Michel AGIER, Directeur d’études à l’EHESS
Catherine BONVALET, Directrice de recherche à l’INED
François DUBET, Professeur à l’Université de Bordeaux, Directeur d'études à l'EHESS
Yankel FIJALKOW, Professeur à l’Université du Maine
Claire LÉVY-VROELANT, Professeure à l’Université de Paris VIII
Serge PAUGAM, Directeur de recherche au CNRS, Directeur d’études à l’EHESS
Thèse soutenue à l'Ecole des Hautes Etudes en Sciences Sociales
Depuis quelques années, la question du logement a surgi dans l’actualité, et avec elle la problématique du logement insalubre. À Paris, une politique volontariste de résorption du logement dégradé a été mise en place depuis 2002. Cette thèse a pour objet l’étude des « carrières » des occupants des immeubles visés par cette politique.
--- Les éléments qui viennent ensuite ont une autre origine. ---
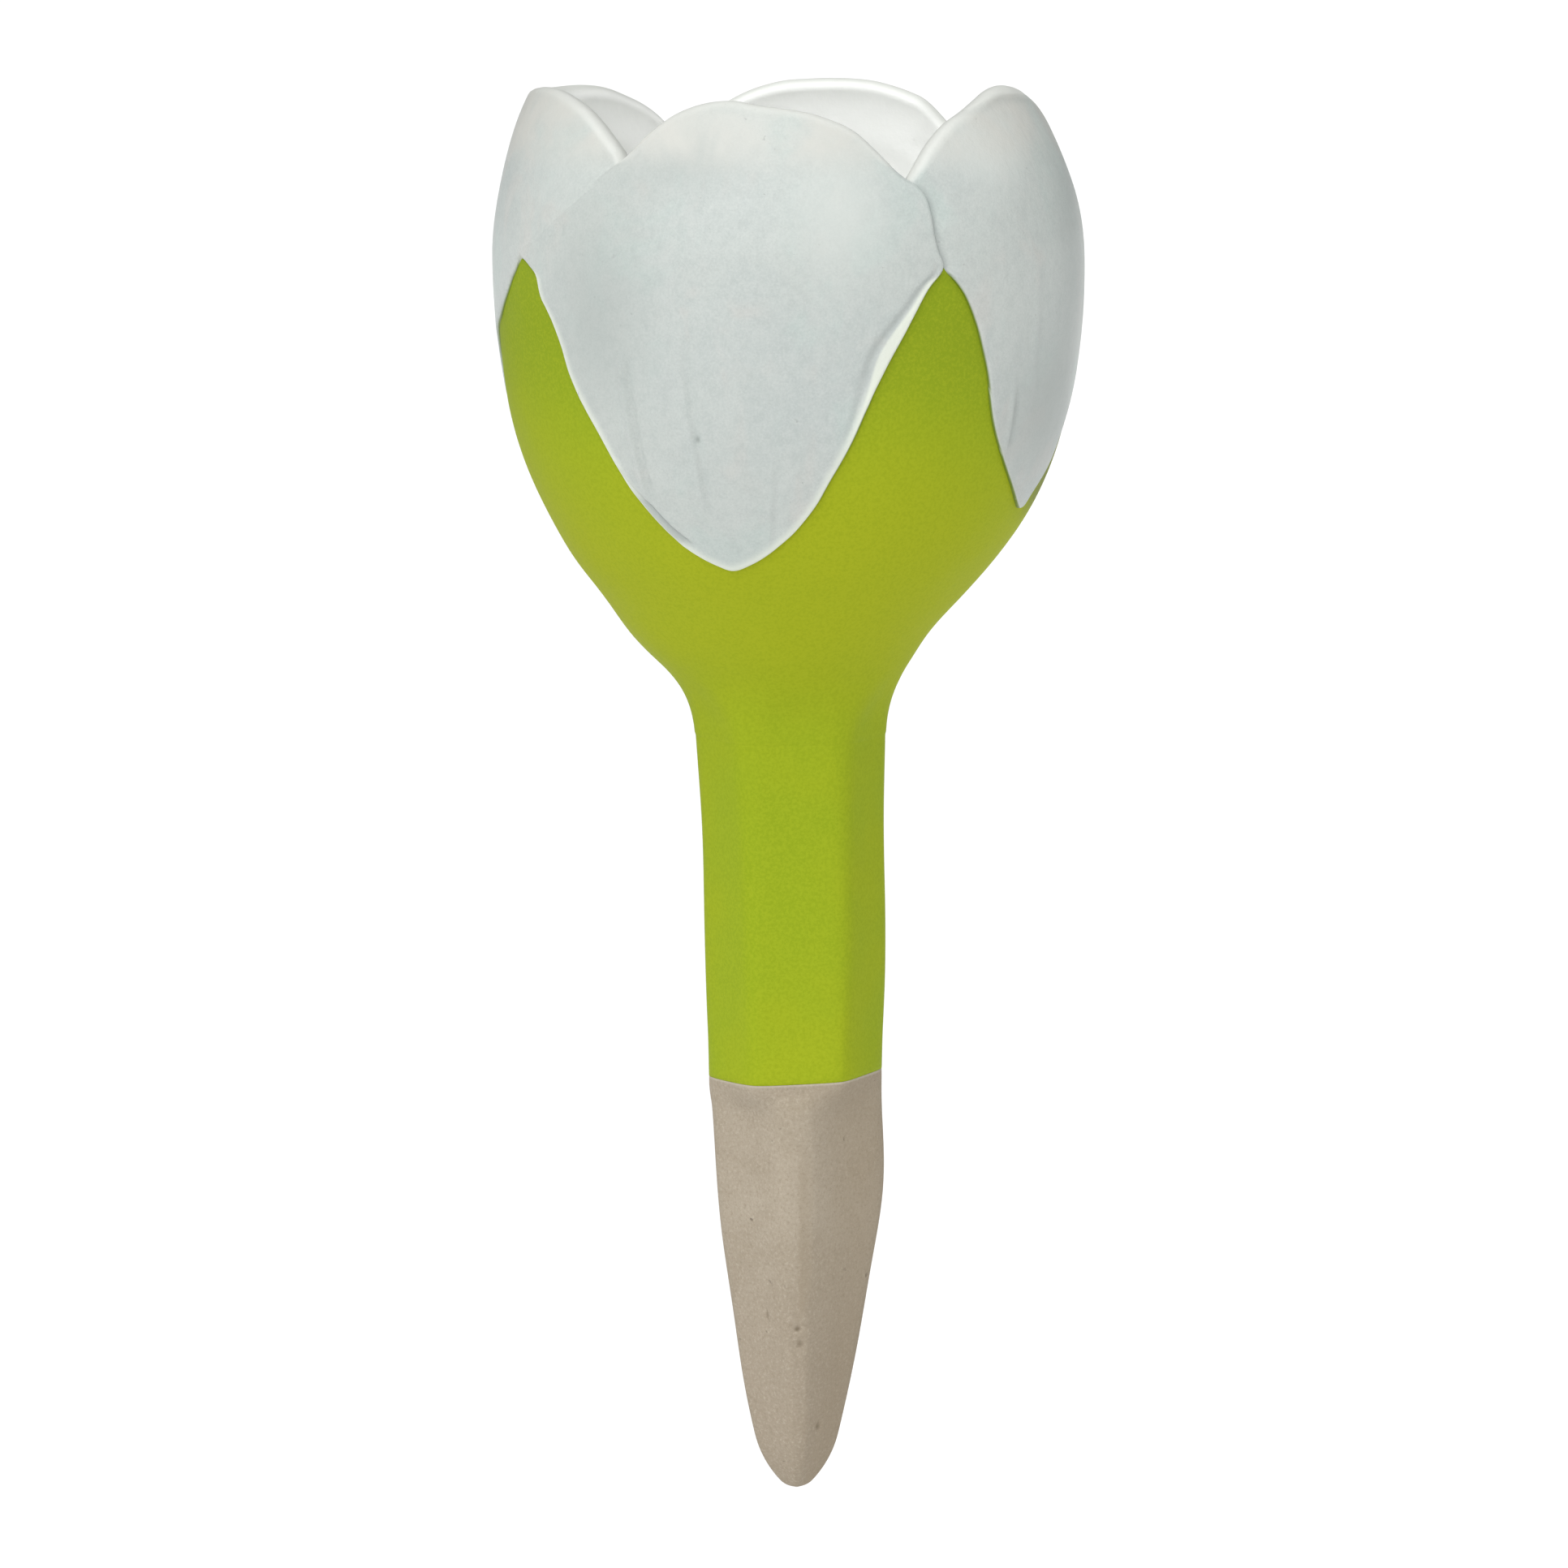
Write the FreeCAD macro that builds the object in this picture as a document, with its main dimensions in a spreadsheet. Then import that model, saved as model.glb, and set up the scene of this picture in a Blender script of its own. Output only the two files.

Il s’agit donc d’étudier la trajectoire résidentielle et les expériences vécues de cette population, et le rapport spécifique qu’elle entretient avec les institutions. Cette recherche s’appuie sur une enquête auprès d’un échantillon de plus de 500 mal logés interrogés à deux reprises en deux ans, et sur un travail ethnographique. Les mal logés, aux conditions de vie et aux situations sociales hétérogènes, se heurtent à des blocages sur les marchés immobiliers privé et public. Ils ne sont pas dépourvus de capacité d’action, mais l’expérience du logement dégradé est vécue avec douleur et désespoir. Leurs attitudes face aux institutions varient en fonction des positions dans l’espace social et des inégalités face au dispositif de relogement. Les personnes qui ont peu d’espoir de parvenir à un logement de qualité par leurs propres moyens et qui ne rentrent pas dans les catégories conduisant au relogement prioritaire, vivent cette situation comme une injustice, et ce d’autant plus qu’elles sont souvent les mieux dotées en atouts sociaux. Des tensions apparaissent entre ces mal logés, qui éprouvent un sentiment de légitimité à bénéficier de l’action publique, et les plus disqualifiés socialement que l’insalubrité extrême de leur logement implique de reloger en priorité. En éclairant les destins résidentiels des mal logés, cette thèse analyse aussi la question du relogement et du « passage » vers une nouvelle vie, ainsi que le cas de ceux dont la situation reste irrésolue. En filigrane, ce travail pose la question des implications des politiques sociales fondées sur l’urgence, qui se restreignent à régler les problèmes à la marge, dans leurs manifestations les plus extrêmes.